Hospitals currently do little more than offer a list of homeless shelters and a wish for good luck. Yet we can’t turn hospitals into homeless shelters. Perhaps hospitals should hire social workers with experience in helping the homeless with mental illness and make connections for the patient. Maybe homeless shelters and hospitals can form a partnership to help get the patient a place to stay. The only reason a patient should be discharged to the streets is because they choose that–which I’ve seen happen twice.
When a homeless patient at an Indiana hospital is discharged, the treatment team works to find the person a bed in a shelter. In fact, the hospital I go to even has its own homeless shelter for adults with mental illness. If the person refuses the help, the social worker warns them that homelessness may make things worse, but ultimately leaves the choice up to the person. This is what we need to do–do what we can but leave the choice up to the patient. There should be ample opportunity to get off the streets–some people, however, choose that life.
Mentally Ill Patients Are Commonly Homeless
Homelessness is a common problem for people with mental illness. I’ve been homeless twice, both times due to abuse–once from an ex-fiance, once from a staff member at a boarding home. Each time I was able to get into a shelter and get back on my feet. However, not everyone is that lucky. Some people can’t get into shelters due to substance abuse or mental illness that is actively manifesting itself. So sometimes hospitals are de facto homeless shelters, especially during inclement weather.
We’ve all seen the “crazy street person” pushing a shopping cart full of trash, preaching a rambling sermon, or wandering around the parking lot shouting to him/herself. I’ve been that person. Typically this person has an underlying dual diagnosis and is not getting regular treatment since they’re homeless. It’s a vicious cycle–if they could get the right kind of treatment they could probably hold onto a place to live, but since they don’t have a place to live they don’t get the right kind of treatment. And more often than not they’re hostile to treatment, only getting treatment once they become a danger to themselves or others. But it’s not hopeless–if we can get people sane and sober long enough to realize the mess they’re in, they can change–I did. It is possible.

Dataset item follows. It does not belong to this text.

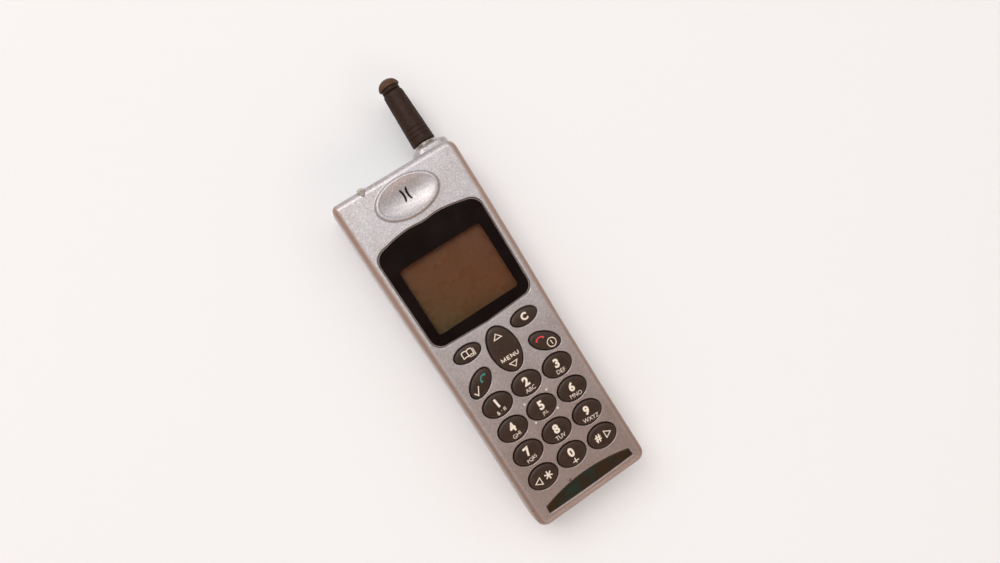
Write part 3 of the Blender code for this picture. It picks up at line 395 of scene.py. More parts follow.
class Nodes:
    """Short ways to add and wire the nodes of a tree."""

    def __init__(self, tree):
        self.tree = tree

    def node(self, kind, *sources, **values):
        """Adds a node. Sources feed its first inputs, and values are its settings or inputs by name."""
        made = self.tree.nodes.new(kind)
        for key, value in values.items():
            if hasattr(made, key):
                setattr(made, key, value)
            else:
                made.inputs[key.title()].default_value = value
        for target, source in zip(made.inputs, sources):
            self.feed(target, source)
        return made

    def link(self, source, target):
        self.tree.links.new(source, target)

    def feed(self, target, source):
        """Links a socket to an input, or sets the input to a number or a colour."""
        if isinstance(source, bpy.types.NodeSocket):
            self.link(source, target)
        else:
            target.default_value = (*source, 1.0) if isinstance(source, tuple) else source

    def remap(self, source, low, high, out_low=0.0, out_high=1.0, curve="LINEAR"):
        made = self.node("ShaderNodeMapRange", source, low, high, out_low, out_high, interpolation_type=curve)
        return made.outputs["Result"]

    def math(self, operation, *sources):
        return self.node("ShaderNodeMath", *sources, operation=operation).outputs[0]

    def mix(self, factor, first, second):
        made = self.node("ShaderNodeMix", factor, data_type="RGBA")
        self.feed(made.inputs[6], first)
        self.feed(made.inputs[7], second)
        return made.outputs[2]


class Shader(Nodes):
    """A Principled material with patterns in the object's coordinates."""

    def __init__(self, name):
        self.material = bpy.data.materials.new(name)
        self.material.use_nodes = True
        super().__init__(self.material.node_tree)
        self.base = self.tree.nodes["Principled BSDF"]
        self.coords = self.node("ShaderNodeTexCoord").outputs["Object"]

    def set(self, **values):
        for key, value in values.items():
            self.base.inputs[key.replace("_", " ").title().replace("Ior", "IOR")].default_value = value

    def noise(self, size, detail=2.0, roughness=0.5):
        """Noise whose features are about size across."""
        scale = 1.0 / (size * MM)
        made = self.node("ShaderNodeTexNoise", self.coords, scale=scale, detail=detail, roughness=roughness)
        return made.outputs["Fac"]

    def cells(self, size):
        """A colour of its own for each cell of that size."""
        return self.node("ShaderNodeTexVoronoi", self.coords, scale=1.0 / (size * MM)).outputs["Color"]

    def xyz(self):
        """The object's coordinates, as three sockets."""
        scaled = self.node("ShaderNodeVectorMath", self.coords, operation="SCALE", scale=1 / MM)
        return self.node("ShaderNodeSeparateXYZ", scaled.outputs[0]).outputs

    def stripes(self, position, pitch, low, high):
        """Lines across a position, along the crests of a sine wave."""
        wave = self.math("SINE", self.math("MULTIPLY", position, 2 * math.pi / pitch))
        return self.remap(wave, low, high)

    def ramp(self, source, stops):
        """A colour ramp from (position, colour) stops."""
        made = self.node("ShaderNodeValToRGB", source)
        elements, stops = made.color_ramp.elements, list(stops)
        while len(elements) < len(stops):
            elements.new(0.5)
        for element, (position, colour) in zip(elements, stops):
            element.position = position
            element.color = (*colour, 1.0)
        return made.outputs["Color"]

    def colour(self, source):
        self.link(source, self.base.inputs["Base Color"])

    def rough(self, source, low, high):
        self.link(self.remap(source, 0.25, 0.75, low, high), self.base.inputs["Roughness"])

    def bump(self, source, depth, after=None):
        """Raises the surface by depth where source is 1. after is a normal to build on."""
        made = self.node("ShaderNodeBump", strength=1.0, distance=depth * MM)
        self.link(source, made.inputs["Height"])
        if after:
            self.link(after, made.inputs["Normal"])
        self.link(made.outputs["Normal"], self.base.inputs["Normal"])
        return made.outputs["Normal"]


def silver_paint():
    """Metallic paint: fine flakes under a satin lacquer, worn in patches and chipped towards the sides. A
    painted warm reflection lies on the side slopes and the lower body, darker towards the bottom as painted
    shade.
    """
    s = Shader("silver_paint")
    flakes = s.node("ShaderNodeSeparateColor", s.cells(0.3))
    tone = s.math("ADD", s.math("MULTIPLY", flakes.outputs[0], 0.5),
                  s.math("MULTIPLY", s.noise(0.55, 3, 0.6), 0.5))
    paint, dull = (s.ramp(tone, zip((0.15, 0.65, 0.9), colours)) for colours in (
        ((0.39, 0.375, 0.39), (0.58, 0.56, 0.58), (0.88, 0.855, 0.875)),
        ((0.345, 0.315, 0.31), (0.52, 0.48, 0.475), (0.78, 0.73, 0.72))))
    rubbed = s.mix(s.remap(s.noise(14, 3), 0.35, 0.75), paint, dull)
    x, y, z = s.xyz()
    across = s.math("ABSOLUTE", x)
    # painted reflection: this mask lays a warm bronze on the upper side slopes and, growing towards the
    # bottom, on the lower body
    side = s.math("SUBTRACT", across, s.math("MULTIPLY", y, 0.0165))
    side = s.math("ADD", side, s.math("MULTIPLY", s.noise(9, 3), 0.8))
    warm = s.math("MULTIPLY", s.remap(side, 24.8, 26.6, 0.0, 0.85), s.remap(z, 20.5, 23.0))
    warm = s.math("MAXIMUM", warm, s.remap(y, 30, -50, 0.0, 0.6))
    # the bronze is darker towards the bottom: painted shade
    reflected_bronze = s.mix(s.remap(y, -40, 50), (0.31, 0.195, 0.14), (0.42, 0.265, 0.20))
    with_reflection = s.mix(warm, rubbed, reflected_bronze)
    outside = s.remap(across, 20, 29, 0.0, 0.07)
    chips = s.remap(s.math("ADD", s.noise(0.9, 2, 0.5), outside), 0.765, 0.785)
    s.colour(s.mix(chips, with_reflection, (0.075, 0.05, 0.04)))
    s.rough(s.noise(9, 4, 0.6), 0.42, 0.52)
    s.set(metallic=0.75, coat_weight=0.1, coat_roughness=0.2)
    s.bump(chips, -0.03, s.bump(flakes.outputs[1], 0.01))
    return s.material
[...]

How to Keep Mentally Ill Patients Off the Streets
Want to help? Good. We need more people like you. My church has an active ministry to the homeless I frequently participate in–see if your church has something similar or consider starting one yourself. Consider volunteering at a local homeless shelter. You can do anything from playing with the children to teaching a self-defense class. You could volunteer at an organization that aids homeless people with mental illness (Business of Schizophrenia: Homelessness and Mental Illness). Or just walk around the street with several peanut butter sandwiches and offer them to the homeless. All you need is time and a little creativity.
Be patient with homeless people with mental illness. I’ll admit that’s not my strong point. Frequently, they just need a break–for something to go their way. Sometimes hearing your story, especially if you have a mental illness, can help them realize there’s hope for them, too. Try to get them into treatment, even if it’s something as simple as an Alcoholics Anonymous meeting or a free support group. Do what you can and leave the rest up to the person.
Advocate for more funding for hospitals and homeless shelters. Demand accountability from your elected representatives. Every problem has a solution–some are just more complex than others. Anybody can help. It just takes the individual to realize that.